> [GOAL] Print every line of the listing exactly, please.

> [RECORDED INFORMATION]
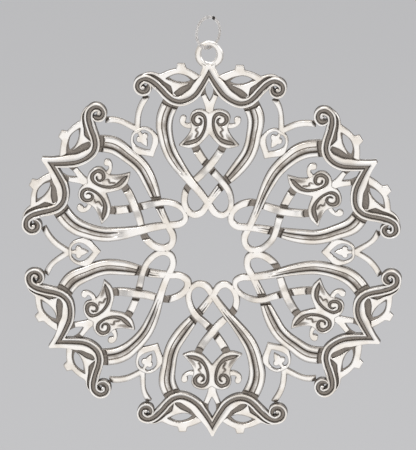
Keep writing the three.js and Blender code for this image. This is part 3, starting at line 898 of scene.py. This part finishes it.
@dataclass
class Eye:
    """Eye at the top: a ring with a rounded square section, on a collar at the point of the bracket."""

    hole_radius: float = 1.7
    wall: float = 1.5
    depth: float = 0.85
    corner: float = 0.42     # rounding of the section's corners
    corner_steps: int = 5
    rise: float = 0.92       # from the point of the arm to the middle of the eye
    steps: int = 96
    bore_turn: int = 15      # degrees between two points of the bore
    hole_sag: float = 0.3    # how far the ring has drawn the hole out downward, on each side of its middle
    rim_sag: float = 0.5     # how far the rim sits lower than a true circle
    point_gap: float = 0.375  # from the drawn-out hole to the point of the bracket
    gusset_top: float = 2.24
    rounding: float = 0.12
    # x, y in squares, then width and top in millimetres
    collar: Sequence[Knot] = (
        (0.0, 94.2, 2.8, 2.24), (0.0, 95.8, 3.0, 2.1), (0.0, 97.2, 3.4, 1.8), (0.0, 98.8, 3.8, 1.5),
    )
    gusset: Runs = (
        ((-5.3, 89.3), (-4.2, 92.2), (-3.3, 94.7), (-3.5, 97.0)),
        ((-3.5, 97.0), (-0.6, 96.4)),
        ((-0.6, 96.4), (-2.4, 92.6), (-5.3, 89.3)),
    )

    def build(self) -> Piece:
        """Spins the ring's section, draws the hole out and lays the collar between two gussets.

        Returns:
            The eye on the bench.
        """
        centre = ARM_LENGTH + self.rise
        radius = self.hole_radius + self.wall / 2
        bpy.ops.mesh.primitive_plane_add(size=self.wall, rotation=(math.pi / 2, 0, 0),
                                         location=(radius, centre, self.depth))
        rim = Bench.name("eye")
        bpy.ops.object.transform_apply(location=True, rotation=True, scale=True)
        with Bench.editing(rim):
            bpy.ops.mesh.bevel(offset=self.corner, segments=self.corner_steps, affect="VERTICES")
            bpy.ops.mesh.select_all(action="SELECT")
            bpy.ops.mesh.delete(type="ONLY_FACE")
            bpy.ops.mesh.select_all(action="SELECT")
            bpy.ops.mesh.spin(steps=self.steps, angle=2 * math.pi, center=(0, centre, 0), axis=(0, 0, 1))
            bpy.ops.mesh.select_all(action="SELECT")
            bpy.ops.mesh.remove_doubles(threshold=Bench.TOUCHING)
        for vertex in rim.data.vertices:
            vertex.co.y += self.sag(vertex.co.x, vertex.co.y - centre)
        collar = Bench.strip("collar", Line(self.collar).stations(), Sections.rounded)
        gussets = Bench.mirror(Bench.plate("gussets", self.gusset, self.gusset_top, self.rounding))
        for piece in (collar, gussets):
            Bench.carve(piece, Bench.punch(self.bore(centre, radius), self.gusset_top))
        for piece in (rim, collar, gussets):
            Bench.stamp(piece, Bench.read(piece)[:, 2])
        Bench.lift_back(collar, Level.COLLAR)
        Bench.lift_back(gussets, Level.GUSSETS)
        return Bench.join("eye", [rim, collar, gussets])

    def clear(self, bracket: Piece) -> None:
        """Files the point of the top bracket back from the hole, and bright.

        Args:
            bracket: The bracket, on the bench.
        """
        places = Bench.read(bracket)
        away = places[:, :2] - (0.0, ARM_LENGTH + self.rise)
        distance = np.hypot(away[:, 0], away[:, 1])
        reach = self.hole_radius + 2 * self.hole_sag + self.point_gap
        places[:, :2] += away * (np.maximum(reach / distance, 1.0) - 1)[:, np.newaxis]
        crests = np.empty(len(places), dtype=np.float32)
        bracket.data.attributes[CREST].data.foreach_get("value", crests)
        Bench.write(bracket, places)
        Bench.stamp(bracket, np.where(distance < reach, places[:, 2], crests))

    def sag(self, x: float, y: float) -> float:
        """How far a point of the rim is moved along the arm, for its place from the middle of the eye."""
        outward = (math.hypot(x, y) - self.hole_radius) / self.wall
        upward = y / math.hypot(x, y)
        return mix(self.hole_sag * (upward - 1), -self.rim_sag, outward)

    def bore(self, centre: float, radius: float) -> Runs:
        """Outline of the bore that clears the collar from the eye's hole.

        Args:
            centre: Middle of the eye along the arm, in millimetres.
            radius: Radius of the middle of its wall.

        Returns:
            One closed run, in squares.
        """
        turns = [math.radians(angle) for angle in range(0, 361, self.bore_turn)]
        places = [(radius * math.cos(turn), radius * math.sin(turn)) for turn in turns]
        return (tuple((x / SQUARE, (centre + y + self.sag(x, y)) / SQUARE) for x, y in places),)


@dataclass
class SplitRing:
    """Ring with a narrow split, for one bent from round wire. Its sizes are in millimetres.

    Known fault: the wire's section is turned into the plane that it is then spun in, so the ring comes out
    as a flat sheet without thickness, and not round.
    """

    outer_diameter: float = 8.0
    wire: float = 0.8
    gap: float = 0.4
    split_angle: float = 30.0
    chamfer: float = 0.08        # of the edges at the cut
    chamfer_steps: int = 3
    chamfer_angle: float = 60.0  # degrees between two faces from which their edge counts as one
    split_shade_reach: float = 0.1        # reach of the painted shade at the cut
    steps: int = 96
    sides: int = 20              # of the wire's section

    def build(self, middle: Vector, axis: Vector) -> Piece:
        """Spins the wire's section round the ring and hangs it in place.

        Args:
            middle: Middle of the ring, in metres.
            axis: Axis of the ring.

        Returns:
            The ring in place.
        """
        radius = (self.outer_diameter - self.wire) / 2
        gap_angle = self.gap / radius
        start = math.pi / 2 - math.radians(self.split_angle) + gap_angle / 2
        bpy.ops.mesh.primitive_circle_add(vertices=self.sides, radius=self.wire / 2, fill_type="NGON",
                                          rotation=(math.pi / 2, 0, 0), location=(radius, 0, 0))
        ring = Bench.name("split_ring_wire")
        bpy.ops.object.transform_apply(location=True, rotation=True, scale=True)
        with Bench.editing(ring):
            bpy.ops.transform.rotate(value=-start, orient_axis="Y", center_override=(0, 0, 0))
            bpy.ops.mesh.spin(steps=self.steps, angle=2 * math.pi - gap_angle, center=(0, 0, 0),
                              axis=(0, -1, 0))
        Bench.apply(ring, "BEVEL", width=self.chamfer, segments=self.chamfer_steps, limit_method="ANGLE",
                    angle_limit=math.radians(self.chamfer_angle))
        split_turn = math.radians(self.split_angle)
        split = radius * Vector((math.sin(split_turn), 0, math.cos(split_turn)))
        split_shade = [(vertex.co - split).length < self.wire / 2 + self.split_shade_reach for vertex in ring.data.vertices]
        # A crest far below all points keeps the patina off, one far above them makes them dark: painted
        # shade at the split
        Bench.stamp(ring, np.where(split_shade, self.outer_diameter, -self.outer_diameter))
        turn = Matrix.Rotation(math.atan2(-axis.x, axis.y), 4, "Z")
        ring.data.transform(Matrix.Translation(middle) @ turn @ Matrix.Scale(METRES, 4))
        return Bench.finish(ring)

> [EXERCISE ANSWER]
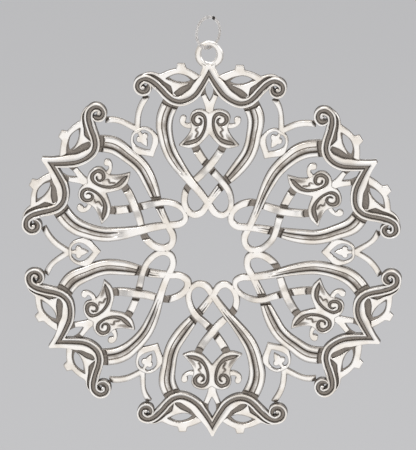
Keep writing the three.js and Blender code for this image. This is part 3, starting at line 898 of scene.py. This part finishes it.
@dataclass
class Eye:
    """Eye at the top: a ring with a rounded square section, on a collar at the point of the bracket."""

    hole_radius: float = 1.7
    wall: float = 1.5
    depth: float = 0.85
    corner: float = 0.42     # rounding of the section's corners
    corner_steps: int = 5
    rise: float = 0.92       # from the point of the arm to the middle of the eye
    steps: int = 96
    bore_turn: int = 15      # degrees between two points of the bore
    hole_sag: float = 0.3    # how far the ring has drawn the hole out downward, on each side of its middle
    rim_sag: float = 0.5     # how far the rim sits lower than a true circle
    point_gap: float = 0.375  # from the drawn-out hole to the point of the bracket
    gusset_top: float = 2.24
    rounding: float = 0.12
    # x, y in squares, then width and top in millimetres
    collar: Sequence[Knot] = (
        (0.0, 94.2, 2.8, 2.24), (0.0, 95.8, 3.0, 2.1), (0.0, 97.2, 3.4, 1.8), (0.0, 98.8, 3.8, 1.5),
    )
    gusset: Runs = (
        ((-5.3, 89.3), (-4.2, 92.2), (-3.3, 94.7), (-3.5, 97.0)),
        ((-3.5, 97.0), (-0.6, 96.4)),
        ((-0.6, 96.4), (-2.4, 92.6), (-5.3, 89.3)),
    )

    def build(self) -> Piece:
        """Spins the ring's section, draws the hole out and lays the collar between two gussets.

        Returns:
            The eye on the bench.
        """
        centre = ARM_LENGTH + self.rise
        radius = self.hole_radius + self.wall / 2
        bpy.ops.mesh.primitive_plane_add(size=self.wall, rotation=(math.pi / 2, 0, 0),
                                         location=(radius, centre, self.depth))
        rim = Bench.name("eye")
        bpy.ops.object.transform_apply(location=True, rotation=True, scale=True)
        with Bench.editing(rim):
            bpy.ops.mesh.bevel(offset=self.corner, segments=self.corner_steps, affect="VERTICES")
            bpy.ops.mesh.select_all(action="SELECT")
            bpy.ops.mesh.delete(type="ONLY_FACE")
            bpy.ops.mesh.select_all(action="SELECT")
            bpy.ops.mesh.spin(steps=self.steps, angle=2 * math.pi, center=(0, centre, 0), axis=(0, 0, 1))
            bpy.ops.mesh.select_all(action="SELECT")
            bpy.ops.mesh.remove_doubles(threshold=Bench.TOUCHING)
        for vertex in rim.data.vertices:
            vertex.co.y += self.sag(vertex.co.x, vertex.co.y - centre)
        collar = Bench.strip("collar", Line(self.collar).stations(), Sections.rounded)
        gussets = Bench.mirror(Bench.plate("gussets", self.gusset, self.gusset_top, self.rounding))
        for piece in (collar, gussets):
            Bench.carve(piece, Bench.punch(self.bore(centre, radius), self.gusset_top))
        for piece in (rim, collar, gussets):
            Bench.stamp(piece, Bench.read(piece)[:, 2])
        Bench.lift_back(collar, Level.COLLAR)
        Bench.lift_back(gussets, Level.GUSSETS)
        return Bench.join("eye", [rim, collar, gussets])

    def clear(self, bracket: Piece) -> None:
        """Files the point of the top bracket back from the hole, and bright.

        Args:
            bracket: The bracket, on the bench.
        """
        places = Bench.read(bracket)
        away = places[:, :2] - (0.0, ARM_LENGTH + self.rise)
        distance = np.hypot(away[:, 0], away[:, 1])
        reach = self.hole_radius + 2 * self.hole_sag + self.point_gap
        places[:, :2] += away * (np.maximum(reach / distance, 1.0) - 1)[:, np.newaxis]
        crests = np.empty(len(places), dtype=np.float32)
        bracket.data.attributes[CREST].data.foreach_get("value", crests)
        Bench.write(bracket, places)
        Bench.stamp(bracket, np.where(distance < reach, places[:, 2], crests))

    def sag(self, x: float, y: float) -> float:
        """How far a point of the rim is moved along the arm, for its place from the middle of the eye."""
        outward = (math.hypot(x, y) - self.hole_radius) / self.wall
        upward = y / math.hypot(x, y)
        return mix(self.hole_sag * (upward - 1), -self.rim_sag, outward)

    def bore(self, centre: float, radius: float) -> Runs:
        """Outline of the bore that clears the collar from the eye's hole.

        Args:
            centre: Middle of the eye along the arm, in millimetres.
            radius: Radius of the middle of its wall.

        Returns:
            One closed run, in squares.
        """
        turns = [math.radians(angle) for angle in range(0, 361, self.bore_turn)]
        places = [(radius * math.cos(turn), radius * math.sin(turn)) for turn in turns]
        return (tuple((x / SQUARE, (centre + y + self.sag(x, y)) / SQUARE) for x, y in places),)


@dataclass
class SplitRing:
    """Ring with a narrow split, for one bent from round wire. Its sizes are in millimetres.

    Known fault: the wire's section is turned into the plane that it is then spun in, so the ring comes out
    as a flat sheet without thickness, and not round.
    """

    outer_diameter: float = 8.0
    wire: float = 0.8
    gap: float = 0.4
    split_angle: float = 30.0
    chamfer: float = 0.08        # of the edges at the cut
    chamfer_steps: int = 3
    chamfer_angle: float = 60.0  # degrees between two faces from which their edge counts as one
    split_shade_reach: float = 0.1        # reach of the painted shade at the cut
    steps: int = 96
    sides: int = 20              # of the wire's section

    def build(self, middle: Vector, axis: Vector) -> Piece:
        """Spins the wire's section round the ring and hangs it in place.

        Args:
            middle: Middle of the ring, in metres.
            axis: Axis of the ring.

        Returns:
            The ring in place.
        """
        radius = (self.outer_diameter - self.wire) / 2
        gap_angle = self.gap / radius
        start = math.pi / 2 - math.radians(self.split_angle) + gap_angle / 2
        bpy.ops.mesh.primitive_circle_add(vertices=self.sides, radius=self.wire / 2, fill_type="NGON",
                                          rotation=(math.pi / 2, 0, 0), location=(radius, 0, 0))
        ring = Bench.name("split_ring_wire")
        bpy.ops.object.transform_apply(location=True, rotation=True, scale=True)
        with Bench.editing(ring):
            bpy.ops.transform.rotate(value=-start, orient_axis="Y", center_override=(0, 0, 0))
            bpy.ops.mesh.spin(steps=self.steps, angle=2 * math.pi - gap_angle, center=(0, 0, 0),
                              axis=(0, -1, 0))
        Bench.apply(ring, "BEVEL", width=self.chamfer, segments=self.chamfer_steps, limit_method="ANGLE",
                    angle_limit=math.radians(self.chamfer_angle))
        split_turn = math.radians(self.split_angle)
        split = radius * Vector((math.sin(split_turn), 0, math.cos(split_turn)))
        split_shade = [(vertex.co - split).length < self.wire / 2 + self.split_shade_reach for vertex in ring.data.vertices]
        # A crest far below all points keeps the patina off, one far above them makes them dark: painted
        # shade at the split
        Bench.stamp(ring, np.where(split_shade, self.outer_diameter, -self.outer_diameter))
        turn = Matrix.Rotation(math.atan2(-axis.x, axis.y), 4, "Z")
        ring.data.transform(Matrix.Translation(middle) @ turn @ Matrix.Scale(METRES, 4))
        return Bench.finish(ring)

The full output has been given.